At the same time, I’m getting more and more into playing piano. My abilities are improving. Because I was focusing on these directions, my sight reading improved magically, too. I was able to read music a lot better, because I understood it. I really understood what it felt like with my hands, what it sounded like with my ears, and how to teach it to somebody.

Christopher: Wow, and do you… think there were any particular mental models or frameworks that led to you being able to teach it in that way? Or, was it a culmination of everything you had learned up until that point.

Andrew: The basic principle was to keep things simple, make it as simple as possible. Following that principle, that evolved everything. When I looked at a student and I could see them struggling with something, what is holding them up? When you’re teaching, you learn that every student is different. They pack things differently. Someone can learn a skill that is… that takes a whole bunch of smaller skills, they can learn it all at once. Someone, you have to unpack that skill and unpack it getting down to a real basic level, and figure out what all the components are.
Here we’re going back to that class that I took, poetry writing class, were you’re looking at all the little details and how they add up to the whole. It’s really the whole, the picture, the single picture that guides it all. It guides all the little details and brings them all together.

Christopher: So we skimmed over something there, and I want to make sure we just briefly do it justice; because you mentioned an obsession with Klezmer music. I think by the way-

Andrew: Yes.

Christopher: … we just discuss things, people might think you dabbled and then we moved on; but that was a pretty intense focus for you, wasn’t it?

Andrew: It was. It was a huge focus for me in my life where at first, I was very attracted to it. I was very emotionally attracted to it. My first thing with it was… that I had this idea that I was bringing back… helping to bring back this lost culture, because Klezmer music, it sort of died off. It was being revived at that time. It was the culture of my grandparents, or my grandparents would have had when they were young. Bringing back things that had been lost, in a sense… but it became more personal to me, in terms of my own expressing, expressing my own… feelings and my own spirit.

In the process, I mean I was playing it a lot. I was teaching it a lot. I taught at Klez Camp, and I taught in a lot of different large groups,… and plus the band I put together in Alaska. Basically, I was the expert, so I was teaching the other people to play it and to have this stylistic stuff with it. I was performing it a lot, so I was doing gigs, and weddings, and things like that. It naturally drew me closer to the Jewish community in Alaska, and to rediscovering things, and discovering things that I didn’t know about the Jewish religion.

First, it was a cultural thing bringing back a Jewish culture. Then, I started to understand the spiritual ideas behind the music. I started to learn more about the spirituality that I hadn’t been taught when I was younger, the deeper spirituality of Judaism, not just all the trappings of all the customs of culture, but the spiritual aspects. I was writing quite a bit, too.
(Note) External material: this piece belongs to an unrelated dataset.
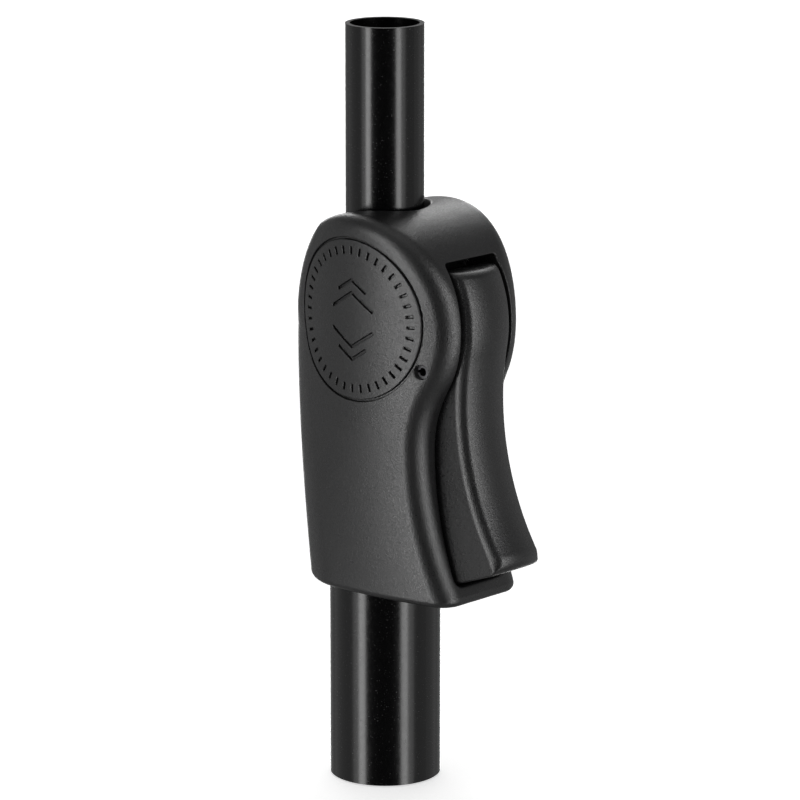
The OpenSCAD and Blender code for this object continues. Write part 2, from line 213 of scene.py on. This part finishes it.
def housing_skin(x, y, z):
    """Outer skin of the housing: negative inside, close to a distance near the surface."""
    rise = clamp01((z - BASE_BACK[1]) / (BACK_Z - BASE_BACK[1]))
    lobe_distance = length(x - LOBE[0], z - LOBE[1])
    neck_depth = length(x - WAIST[0] - NECK_R, z - WAIST[1]) - NECK_R
    skirt_depth = np.minimum(length(x - WAIST[0] - SKIRT_R, z - WAIST[1]) - SKIRT_R, LIP_X - x)
    front_depth = np.where(z >= NECK_Z, LOBE_R - lobe_distance,
                           np.where(z >= WAIST[1], neck_depth, skirt_depth))
    back_line = BASE_BACK[0] + (z - BASE_BACK[1]) * math.tan(BACK_LEAN)
    back_depth = np.where(z >= BACK_MEET_Z, BACK_R - length(x - LOBE[0], z - BACK_Z),
                          (x - back_line) * math.cos(BACK_LEAN))
    cheek = cheek_half_width(x, rise)
    back_x = np.where(z >= BACK_MEET_Z,
                      LOBE[0] - np.sqrt(np.maximum(0, BACK_R ** 2 - (z - BACK_Z) ** 2)), back_line)
    cheek_at_back = cheek_half_width(back_x, rise)
    roofness = clamp01((x + 24) / 16) * clamp01((z - BACK_Z) / 6)
    front_round = mix(ROUND_LOW, ROUND_HIGH, clamp01((z - BASE_BACK[1]) / 57))
    at_back = x < LOBE[0]
    depth = np.where(at_back, back_depth, front_depth)
    a = np.where(at_back, mix(mix(17, 13, rise), ROUND_HIGH, roofness), front_round)
    b = np.where(at_back, mix(cheek_at_back - 1.8, ROUND_HIGH, roofness), front_round)
    across = np.maximum((np.abs(y) - cheek) / b + 1, 0)
    along = np.maximum(1 - depth / a, 0)
    side = (length(across, along) - 1) * np.minimum(a, b)
    return both(side, HOUSING_BOTTOM - z, BOTTOM_EDGE_R)


def ring_field(x, z, radius, width):
    return np.abs(length(x - MARK[0], z - MARK[1]) - radius) - width / 2


def stroke_field(x, z, start, end, width):
    """Round-ended stroke between two points, given from the mark's centre."""
    ax, az = MARK[0] + start[0], MARK[1] + start[1]
    ex, ez = end[0] - start[0], end[1] - start[1]
    t = clamp01(((x - ax) * ex + (z - az) * ez) / (ex * ex + ez * ez))
    return length(x - ax - ex * t, z - az - ez * t) - width / 2


def mark_field(x, z):
    """The engraved mark: a ring, a dial of ticks, and an up and a down chevron."""
    field = ring_field(x, z, MARK_RING_R, MARK_RING_WIDTH)
    angle = np.arctan2(z - MARK[1], x - MARK[0])
    step = 2 * math.pi / MARK_TICKS
    turn = (np.mod(angle + step / 2, step) - step / 2)
    radius = length(x - MARK[0], z - MARK[1])
    tick = np.maximum(np.abs(turn) * radius - TICK_HALF_WIDTH, np.abs(radius - TICK_R) - TICK_HALF_LENGTH)
    field = np.minimum(field, tick)
    for up in (1, -1):
        for base, reach in CHEVRONS:
            for side in (1, -1):
                foot = (side * reach, up * (base - CHEVRON_DROP))
                top = (0, up * (base - CHEVRON_DROP + reach * CHEVRON_SLOPE))
                field = np.minimum(field, stroke_field(x, z, foot, top, CHEVRON_WIDTH))
    return field


def slot_field(x, y, z):
    middle = (SLOT_TOP + SLOT_FLOOR) / 2
    half = (SLOT_TOP - SLOT_FLOOR) / 2
    corner = np.where(z < middle, SLOT_CORNER_LOW, SLOT_CORNER_HIGH)
    across = np.abs(y) - SLOT_HALF + corner
    along = np.abs(z - middle) - half + corner
    box = (length(np.maximum(across, 0), np.maximum(along, 0))
           + np.minimum(np.maximum(across, along), 0) - corner)
    box = np.maximum(box, SLOT_BACK_X - x)
    socket = np.maximum(length(x, y) - SOCKET_R, z - SOCKET_TOP)
    block = np.maximum(x - BUSH_BLOCK[0], BUSH_BLOCK[1] - z)
    return np.maximum(box, -np.minimum(socket, block))


def housing_field(x, y, z):
    skin = housing_skin(x, y, z)
    mark = np.maximum(np.maximum(mark_field(x, z), -skin - MARK_DEPTH), y + 10)
    body = cut(skin, mark, MARK_EDGE_R)
    rho = length(x, y)
    groove_top = HOUSING_BOTTOM + GROOVE_LENGTH
    bore = np.maximum(np.maximum(rho - BORE_R, z - ROOF_SHOULDER), groove_top - z)
    bore = np.minimum(bore, np.maximum(rho - COLLAR_R, z - 100))
    body = np.maximum(body, -bore)
    body = cut(body, np.maximum(rho - ROOF_HOLE_R, 130 - z), ROOF_EDGE_R)
    body = cut(body, slot_field(x, y, z), SLOT_EDGE_R)
    body = cut(body, length(x - PIVOT[0], z - PIVOT[1]) - PIN_HOLE_R, PIN_EDGE_R)
    for height in SCREW_HEIGHTS:
        off = length(y, z - height)
        recess = np.maximum(off - SCREW_RECESS_R, x - SCREW_SEAT_X)
        hole = np.maximum(off - SCREW_HOLE_R, x + 5)
        body = cut(body, np.minimum(recess, hole), SCREW_EDGE_R)
    return body


# ---------------------------------------------------------------- the trigger's shape
def trigger_front_field(x, z):
    upper = length(x - LOBE[0], z - LOBE[1]) - PAD_R
    lower = PAD_HOLLOW_R - length(x - PAD_CENTRE_X, z - PAD_WAIST_Z)
    return np.where(z > PAD_TURN_Z, upper, lower)


def trigger_bottom_field(x, z):
    foot_x, foot_z = TRIGGER_FOOT
    heel_slope = (foot_z - TRIGGER_HEEL[1]) / (foot_x - TRIGGER_HEEL[0])
    rising = (foot_z + TIP_SLOPE * (x - foot_x) - z) / math.hypot(1, TIP_SLOPE)
    level = (foot_z + heel_slope * (x - foot_x) - z) / math.hypot(1, heel_slope)
    return np.maximum(rising, np.maximum(level, TRIGGER_HEEL[1] - z))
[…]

There’s one piece where I wrote… There’s a note on the flute, a C sharp, which is really difficult to play in tune. We’re always fighting with it. I wrote this… and it reminded me of what it’s like to be human, where you’re like here between heaven and earth. You’ve got this real flexible thing where you can choose one thing or another, and we bumble around. We make all these mistakes. We have all this learning. I made that note the center of this… melody. It’s called “Between Heaven and Earth.”…

It goes on like that, but I keep on going… That C sharp. The music started to become more personal to me. I also started to really be attracted to understanding my own spirituality in a deeper way, in that, throughout that whole journey. Musically also, focusing so intentionally on this one style of music, all the different details, listening so deeply to these old recordings for a period of 15 years, and then writing and creating my own music, practicing for hours, and hours, and hours, to get things just right, recording… Did two recordings, or three albums of this kind of music. It was… What it developed in me as a musician, and on my instrument, and with my phrasing, it was a tremendous experience to focus so intensely on one particular genre for this period of time.

Christopher: You had had already such a rich variety of musical experiences, instruments, genres, cultures, collaborations. Was this the moment where you felt like, “Ah, I found it. I’m a real musician now,” or did it come earlier, or… was there any point where you were like, “Aha, I’ve got it?”

Andrew: Well,… there’s different moments that I’ve had. Normally, I’m just so busy thinking about it, and… I don’t take time to reflect on that. In another interview I did a while back, I think the moment… one of the moments more recently where I felt like, ‘Oh, gosh. I really have this,’ is I was teaching a lesson. My student asked me to play something for her.

She goes, and she said, “How do you do that?” I was playing something on the piano, just some chords. She said, “How do you do that?”

It was like, “Do what?” I showed her what I was doing.

It’s like, “No, how do you make it so emotional?”

I was like, “Okay, that’s,”… I really felt like that was the moment where I had it, when I had… It’s like you know when you’re around musicians and you might know some person, and all of a sudden they started playing music and it’s like, ‘Wow, where’d that guy come from?’ It’s this magical quality where there’s so much depth and richness to that expression. I felt that someone had recognized that magic in me, that I had expressed with that kind of depth and richness to my expression. I think my experience with Klezmer music and putting that energy, and that time, and that effort, and definitely my 10, 20, 30,000 hours… really… brought that the… It brought it out in a way where now I’m able to access it in all the music that I do.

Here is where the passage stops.